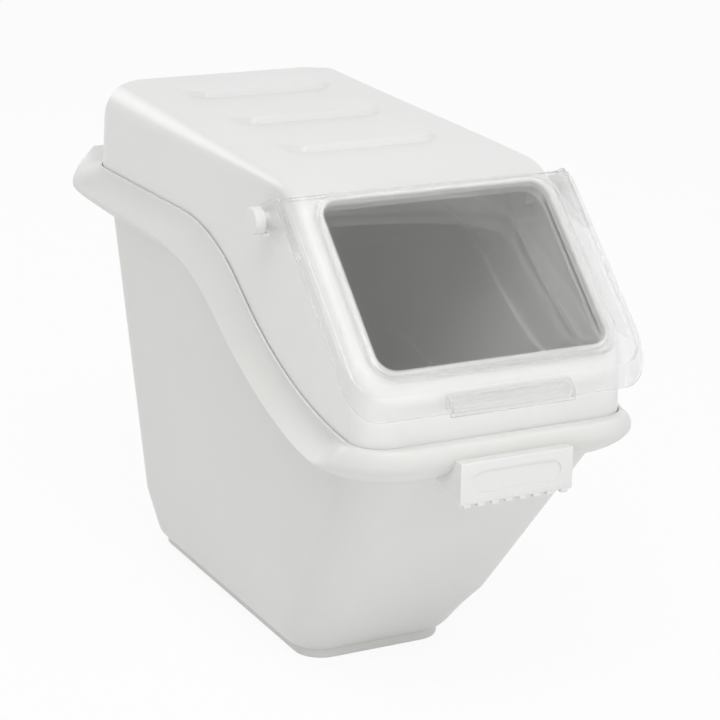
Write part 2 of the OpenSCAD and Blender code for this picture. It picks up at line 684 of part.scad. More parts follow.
module behind_front_line() {
    rotate([90, 0, 90])
        translate([0, 0, -grip_half_w - 1])
            linear_extrude(2 * grip_half_w + 2)
                polygon(concat(front_line, [[0, rim_front_z], [0, front_line[0].y]]));
}

module front_grip() {
    back = shoulder_front + 20;
    cheek = [[grip_front, grip_low_z], [grip_front, grip_top_z], [back, grip_top_z],
             [back, grip_low_z + 16], [shoulder_front, grip_low_z + 9]];
    color("white")
    centred()
    difference() {
        union() {
            translate([-grip_half_w, grip_front, grip_low_z])
                cube([2 * grip_half_w, grip_wall, grip_face_h]);
            rotate([90, 0, 90])
                for (x = [-grip_half_w, grip_half_w - grip_wall])
                    translate([0, 0, x]) linear_extrude(grip_wall) polygon(cheek);
            for (k = [0 : tooth_count - 1])
                translate([-grip_half_w + grip_wall + k * tooth_pitch, grip_front, grip_low_z - tooth_h + 1])
                    cube([tooth_w, 2 * grip_wall, tooth_h]);
        }
        behind_front_line();
        translate([0, grip_front + recess_depth, grip_low_z + grip_face_h / 2 - recess_h / 2])
            rotate([90, 0, 0])
                linear_extrude(10)
                    polygon(pill(recess_half_w, 0, recess_h, recess_h / 2 - eps));
    }
}

tub();
front_grip();
hood();
flip_lid();
hinge_pin_left();
hinge_pin_right();
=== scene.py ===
# %% [markdown]
# # A counter-top ingredient bin
# The bin is five kinds of moulding: a deep tub with a swept rolled rim, a lift-off hood, a clear
# lid, the two pegs it turns on, and a small finger grip under the front of the rim.
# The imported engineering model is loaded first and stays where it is. It could be shown as it is,
# but its facets would break up the long highlights. So each moulding is made again at a finer
# resolution from the same sizes and the same curves, and the soft radii of blow-moulded and
# injected plastic catch the light as one smooth surface.

# %% Load the fixed frame
import math

import bmesh
import bpy
import numpy as np
from mathutils import Matrix, Vector


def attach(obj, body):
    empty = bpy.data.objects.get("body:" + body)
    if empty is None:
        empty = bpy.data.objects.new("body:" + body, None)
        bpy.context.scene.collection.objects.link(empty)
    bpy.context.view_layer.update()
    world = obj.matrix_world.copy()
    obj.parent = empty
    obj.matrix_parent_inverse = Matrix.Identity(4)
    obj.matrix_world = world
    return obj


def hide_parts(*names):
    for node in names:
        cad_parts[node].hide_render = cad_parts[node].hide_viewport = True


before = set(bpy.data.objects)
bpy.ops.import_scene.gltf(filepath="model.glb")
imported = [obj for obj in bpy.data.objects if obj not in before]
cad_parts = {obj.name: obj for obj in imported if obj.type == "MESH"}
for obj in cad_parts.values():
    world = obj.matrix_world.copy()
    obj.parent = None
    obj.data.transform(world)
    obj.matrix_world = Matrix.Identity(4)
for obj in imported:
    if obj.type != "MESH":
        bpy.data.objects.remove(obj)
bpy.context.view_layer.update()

# %% [markdown]
# The camera comes next. Its place was worked out from the photograph: the bin is seen 27 degrees
# from its front, from 17 degrees above, with a long lens, and the picture leans by one degree.
# A short lens close by would show as much of the bin, but a long one keeps its sides nearly
# parallel, which is how catalogue pictures are taken.

# %% Camera at the photograph's angle
def add_object(name, data):
    """A new object at the origin, linked to the scene."""
    made = bpy.data.objects.new(name, data)
    bpy.context.scene.collection.objects.link(made)
    return made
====
-- Goal --
Write out the listing once more, matching it exactly.

-- Finished exercise --
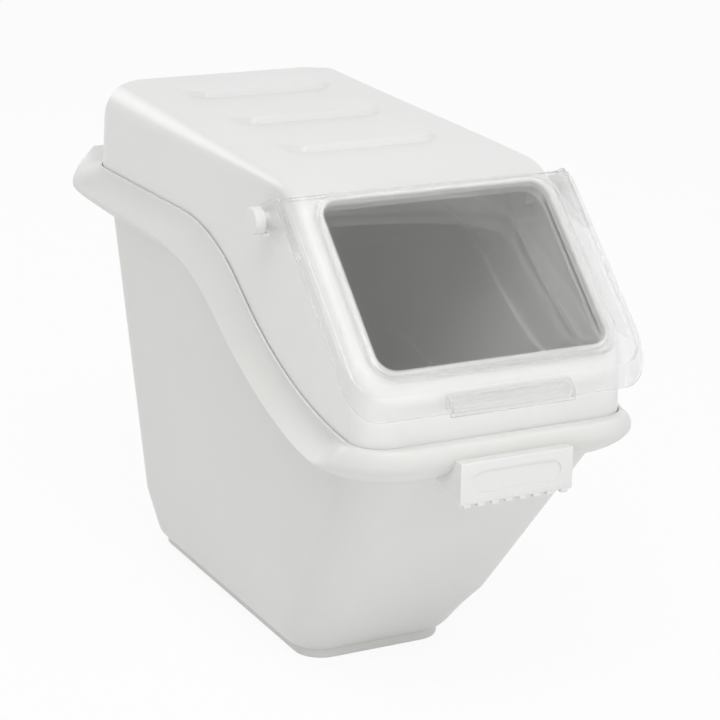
Write part 2 of the OpenSCAD and Blender code for this picture. It picks up at line 684 of part.scad. More parts follow.
module behind_front_line() {
    rotate([90, 0, 90])
        translate([0, 0, -grip_half_w - 1])
            linear_extrude(2 * grip_half_w + 2)
                polygon(concat(front_line, [[0, rim_front_z], [0, front_line[0].y]]));
}

module front_grip() {
    back = shoulder_front + 20;
    cheek = [[grip_front, grip_low_z], [grip_front, grip_top_z], [back, grip_top_z],
             [back, grip_low_z + 16], [shoulder_front, grip_low_z + 9]];
    color("white")
    centred()
    difference() {
        union() {
            translate([-grip_half_w, grip_front, grip_low_z])
                cube([2 * grip_half_w, grip_wall, grip_face_h]);
            rotate([90, 0, 90])
                for (x = [-grip_half_w, grip_half_w - grip_wall])
                    translate([0, 0, x]) linear_extrude(grip_wall) polygon(cheek);
            for (k = [0 : tooth_count - 1])
                translate([-grip_half_w + grip_wall + k * tooth_pitch, grip_front, grip_low_z - tooth_h + 1])
                    cube([tooth_w, 2 * grip_wall, tooth_h]);
        }
        behind_front_line();
        translate([0, grip_front + recess_depth, grip_low_z + grip_face_h / 2 - recess_h / 2])
            rotate([90, 0, 0])
                linear_extrude(10)
                    polygon(pill(recess_half_w, 0, recess_h, recess_h / 2 - eps));
    }
}

tub();
front_grip();
hood();
flip_lid();
hinge_pin_left();
hinge_pin_right();
=== scene.py ===
# %% [markdown]
# # A counter-top ingredient bin
# The bin is five kinds of moulding: a deep tub with a swept rolled rim, a lift-off hood, a clear
# lid, the two pegs it turns on, and a small finger grip under the front of the rim.
# The imported engineering model is loaded first and stays where it is. It could be shown as it is,
# but its facets would break up the long highlights. So each moulding is made again at a finer
# resolution from the same sizes and the same curves, and the soft radii of blow-moulded and
# injected plastic catch the light as one smooth surface.

# %% Load the fixed frame
import math

import bmesh
import bpy
import numpy as np
from mathutils import Matrix, Vector


def attach(obj, body):
    empty = bpy.data.objects.get("body:" + body)
    if empty is None:
        empty = bpy.data.objects.new("body:" + body, None)
        bpy.context.scene.collection.objects.link(empty)
    bpy.context.view_layer.update()
    world = obj.matrix_world.copy()
    obj.parent = empty
    obj.matrix_parent_inverse = Matrix.Identity(4)
    obj.matrix_world = world
    return obj


def hide_parts(*names):
    for node in names:
        cad_parts[node].hide_render = cad_parts[node].hide_viewport = True


before = set(bpy.data.objects)
bpy.ops.import_scene.gltf(filepath="model.glb")
imported = [obj for obj in bpy.data.objects if obj not in before]
cad_parts = {obj.name: obj for obj in imported if obj.type == "MESH"}
for obj in cad_parts.values():
    world = obj.matrix_world.copy()
    obj.parent = None
    obj.data.transform(world)
    obj.matrix_world = Matrix.Identity(4)
for obj in imported:
    if obj.type != "MESH":
        bpy.data.objects.remove(obj)
bpy.context.view_layer.update()

# %% [markdown]
# The camera comes next. Its place was worked out from the photograph: the bin is seen 27 degrees
# from its front, from 17 degrees above, with a long lens, and the picture leans by one degree.
# A short lens close by would show as much of the bin, but a long one keeps its sides nearly
# parallel, which is how catalogue pictures are taken.

# %% Camera at the photograph's angle
def add_object(name, data):
    """A new object at the origin, linked to the scene."""
    made = bpy.data.objects.new(name, data)
    bpy.context.scene.collection.objects.link(made)
    return made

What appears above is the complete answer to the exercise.